Prospectus (Sometimes called the S-1, F-1, SB-1, or Red Herring) - A formal written document offering to sell securities that describes the plan for a proposed business enterprise, or the facts concerning an existing one, that an investor needs to make an informed decision. Prospectuses are used by mutual funds to describe fund objectives, risks, and other essential information.

Small business - For SEC purposes, small businesses are defined as domestic companies with revenues of under $25 million, and not investment companies. Subsidiaries of larger companies do not qualify as small businesses.

Schedule - A list of information required by SEC regulations. Analagous to "schedules" in tax returns. Sometimes the name of the schedule matches the name of a similar rule (e.g. Schedule 13D is mandated by Regulation 13D of the Securities and Exchange Act.)

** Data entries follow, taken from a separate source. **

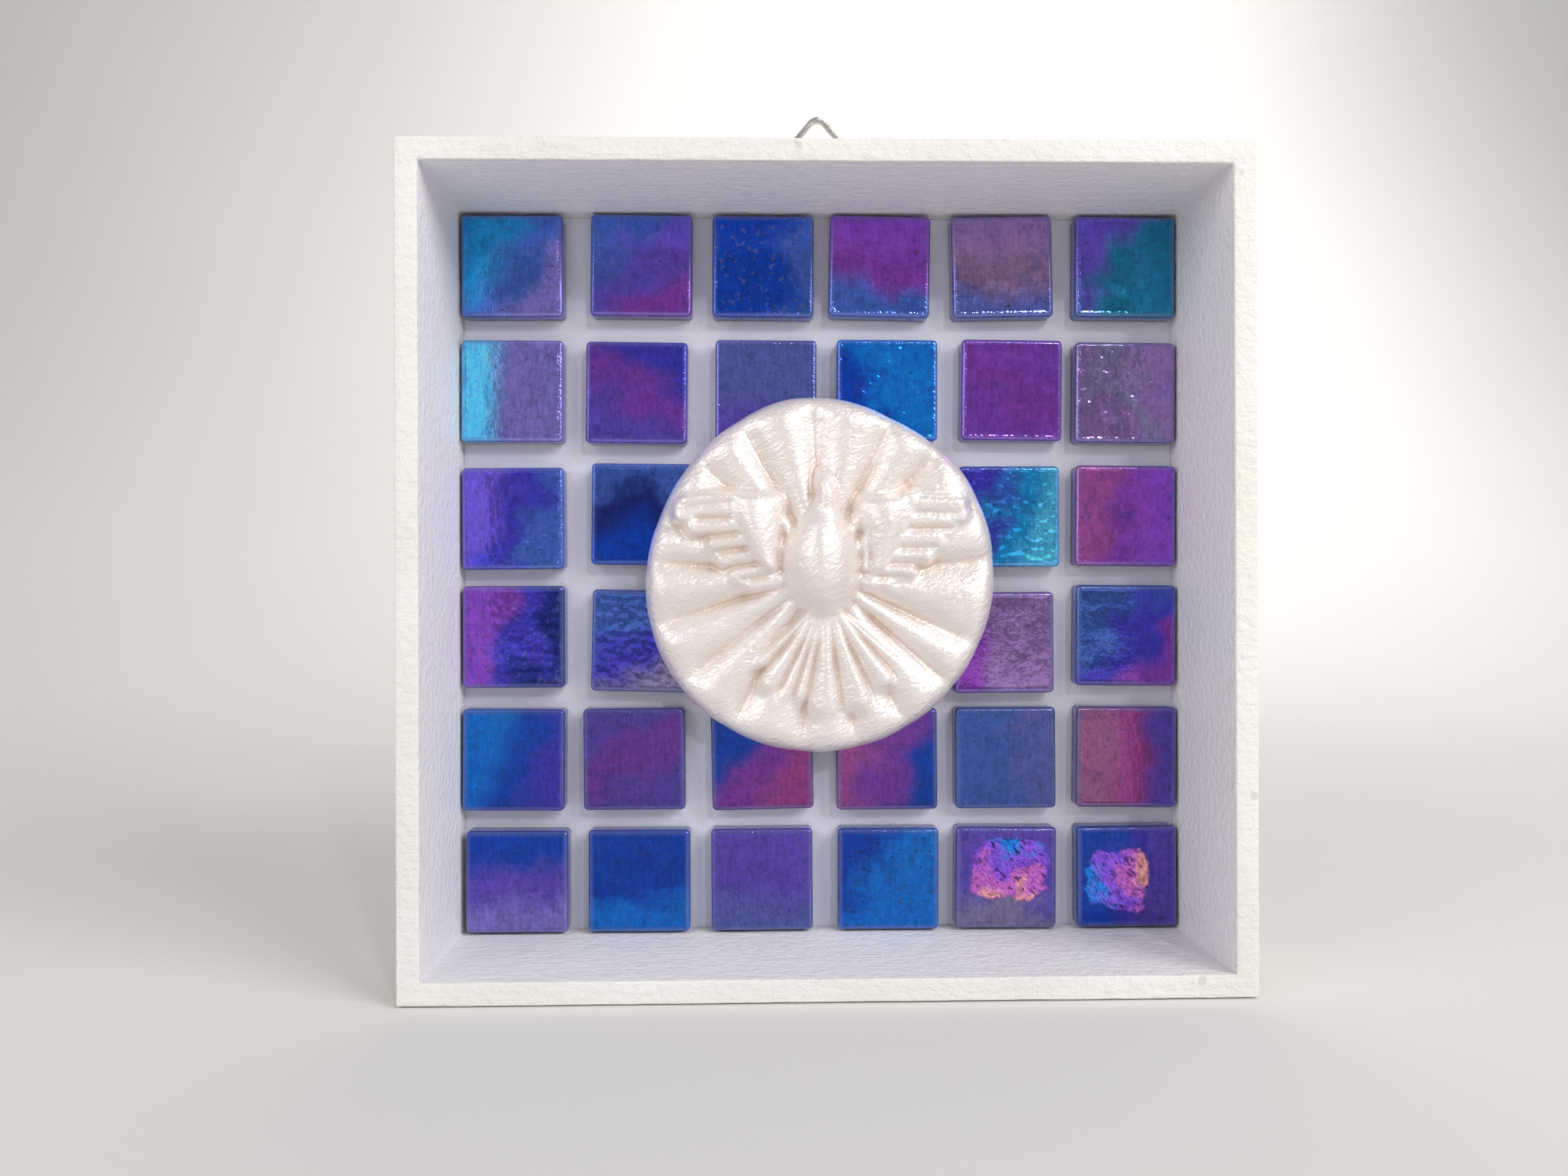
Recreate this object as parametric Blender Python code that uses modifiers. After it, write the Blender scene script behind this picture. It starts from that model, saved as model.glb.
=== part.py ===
# A square tile mosaic picture: rows of iridescent glass tiles on a board inside a deep,
# white-painted box frame, with a round pearl-white dove medallion over the middle tiles and
# a nickel-plated hanger on the back of the top wall.
# Metres, +Z up. The origin is the middle of the underside, and the front faces -Y.

import math
import random

import bmesh
import bpy
import numpy as np
from mathutils import Matrix

# Glass tiles
TILES_ACROSS = 6
TILE_SIZE = 0.020
TILE_THICKNESS = 0.004
TILE_CORNER = 0.0010         # radius of a tile's four corners
TILE_EDGE = 0.0005           # softening round a tile's front
COLUMN_GAP = 0.0041
ROW_GAP = 0.0040
SIDE_ROOM = 0.00055          # from the outer columns to the side walls
TOP_ROOM = 0.0011            # from the top row to the top wall
BOTTOM_ROOM = 0.0005         # from the bottom row to the bottom wall
TILE_SEED = 7
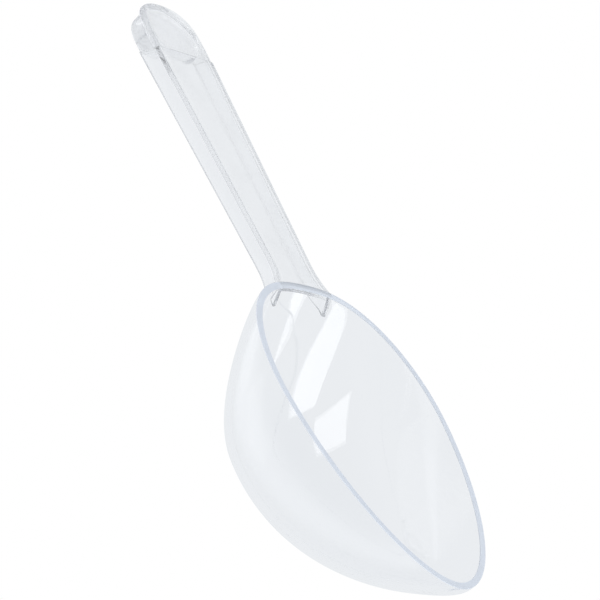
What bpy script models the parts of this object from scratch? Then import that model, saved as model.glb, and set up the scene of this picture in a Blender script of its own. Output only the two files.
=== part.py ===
"""Clear moulded scoop: a deep leaf-shaped bowl, a channel handle and the handle's solid round end.

Metres, +Z up. X runs along the scoop, from the handle's end (-X) to the bowl's front lip (+X).
The rim lies in one horizontal plane, from which the handle's top rises slightly towards its end.
The scoop is symmetric about Y = 0.
The origin is at the centre of the bounding box in X and Y, level with the bowl's lowest point.
"""

import math

import bmesh
import bpy

# Driving dimensions
OVERALL_LENGTH = 0.1655
BOWL_LENGTH = 0.0812
BOWL_HALF_WIDTH = 0.0285
BOWL_DEPTH = 0.0313
WALL = 0.0016
JOINT_GAP = 0.0003

# Stations of the bowl, measured forward from the back of its rim
WIDEST_STATION = 0.0310
DEEPEST_STATION = 0.0305

# Each lengthwise curve falls from its peak as (1 - t**p)**q, with t from 0 at the peak to 1 at the
# end. (2, 0.5) is an ellipse, a smaller q is blunter at the end and a larger one is leaner.
OUTLINE_BACK = (2.0, 0.39)
OUTLINE_FRONT = (1.75, 0.54)
KEEL_BACK = (2.0, 1.05)
KEEL_FRONT = (2.0, 0.72)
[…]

Securities and Exchance Act of 1934 - All companies whose securities are registered on a national exchange and all other companies with assets exceeding $10 million with a class of equity securities held by 500 or more persons, this company must register under the Act. The registration creates a public file containing material financial and business information on the company for use by investors and others, and also obliges the company to keep the information up to date with regular reports.

Specialist - On an exchange, the member firm that is designated as the market maker (or dealer for a listed common stock). Member of a stock exchange who maintains a "fair and orderly market" in one or more securities. Only one specialist can be designated for a given stock, but dealers may be specialists for several stocks. In contrast, there can be multiple market makers in the OTC market. Major functions include executing limit orders on behalf of other exchange members for a portion of the floor broker's commission, and buying or selling for the specialist's own account to counteract temporary imbalances in supply and demand and thus prevent wide swings in stock prices.

Wrap account - An investment consulting relationship for management of a client's funds by one or more money managers, that bills all fees and commissions in one comprehensive fee charged quarterly.